Its warehouse was at Unity and Griscom Streets in the Frankford section of Philadelphia.
The house brands were designated 'Unity' after the warehouse's location. As mentioned in The Frankford Gazette, "There was a time when you could not walk down the street in almost any neighborhood in Philadelphia without seeing a Unity-Frankford Grocery store sign."
There are still a few Unity-Frankford signs still mounted on the building face of small corner stores in Northeast Philly. (posted 1/9/08, permalink)
Tales From The Avenue: My wife found a very interesting booklet among her possessions. It was a giveaway from Third Federal Savings and Loan of Philadelphia (located on Frankford Avenue under the El) where she kept her savings account. The 16-page book, from 1961, is titled 'Main Street - Frankford, A History'. It's all about Frankford Avenue, which was once called the Kings Road or Kings Highway and, later, Main Street. When I was growing up, locals referred to it as The Avenue.
The road originally followed an old Indian trail. It was the first legally laid out county road in the Province of Pennsylvania, being authorized in 1686. Nearly every delegate from New England and New York attending the Continental Congress passed through Frankford on this road. During the British occupation of Philadelphia, Frankford was disputed ground and there were many skirmishes along the road. In 1781, George Washington and his army marched along the road on their way to New York from Yorktown.
In 1824, General Marquis de Lafayette passed through Frankford. To fete him, citizens erected an arch across the road, now called Main Street. There was a platform over the arch on which there were 24 young girls, all dressed in white, representing the number of states in the Union. They sang as the General's procession passed.
In 1854, when Frankford Borough became part of the city of Philadelphia, the street's name changed to Frankford Avenue. In the 1880s, prior to electrification, a steam-powered street car ran on rails along Frankford Avenue. Its terminus was at the 'Old Dummy Depot' at Arrott Street.
The booklet is full of interesting facts - the first public free school in Frankford was started in a log cabin which stood on the corner of Main Street and Brickyard Lane (later renamed Foulkrod Street) in 1821. Growing up, I used to live on Foulkrod Street. (posted 4/4/07, permalink)
"Season's Greetings": For those who think this holiday euphemism is something new, I offer this lucky holiday horseshoe-shaped trinket given to my wife's mom in the 1940s by the folks at Harper's Dress Shop on Frankford Avenue, just south of the Margaret-Orthodox El station in Philadelphia.
It offers this promise: 'Keep me and never go broke' and features a 1945 copper penny. It apparently works, neither my wife nor her mom have ever gone broke.
The dress shop was not so lucky. Harper's is long gone; the address is now the home of the Leandro Pizza House. (posted 12/17/07, permalink)

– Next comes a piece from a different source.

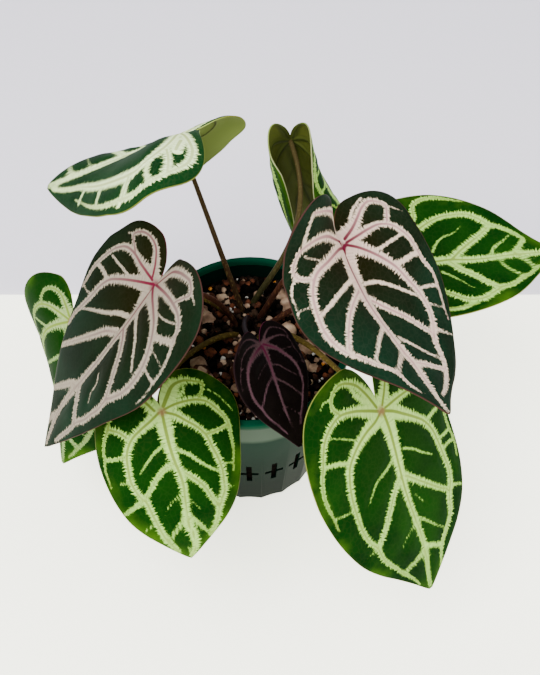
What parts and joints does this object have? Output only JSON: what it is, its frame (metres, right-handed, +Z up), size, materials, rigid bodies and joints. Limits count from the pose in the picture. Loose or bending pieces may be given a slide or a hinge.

No Cheesesteak For You, Señor: An English-only ordering policy has thrust one of Philadelphia's best-known cheesesteak joints, Geno's Steaks, into the national immigration debate.
Situated in a South Philly immigrant neighborhood, Geno's - which together with its chief rival, Pat's King of Steaks, forms the epicenter of an area described as "ground zero for cheesesteaks" - has posted small signs telling customers, "This is America: when ordering 'Speak English'". This is apparently a response to the growing Hispanic population in the area.
By the way, South Philly has always been an immigrant neighborhood. But the ethnicities have changed over time. When my Sherlock ancestors first came to America from County Mayo, Ireland, they lived in South Philadelphia.
In the early 1900s, many Italian immigrants settled in South Philly. In the late '50s-early '60s, you could still hear elderly men and women speaking Italian to one another. I believe that Joey Vento, the 66 year-old proprietor of Geno's, is descended from some of these folks.
As a business owner, Vento can make any lawful customer rules he pleases. But I can't help but wonder if he refuses service to anyone speaking Italian.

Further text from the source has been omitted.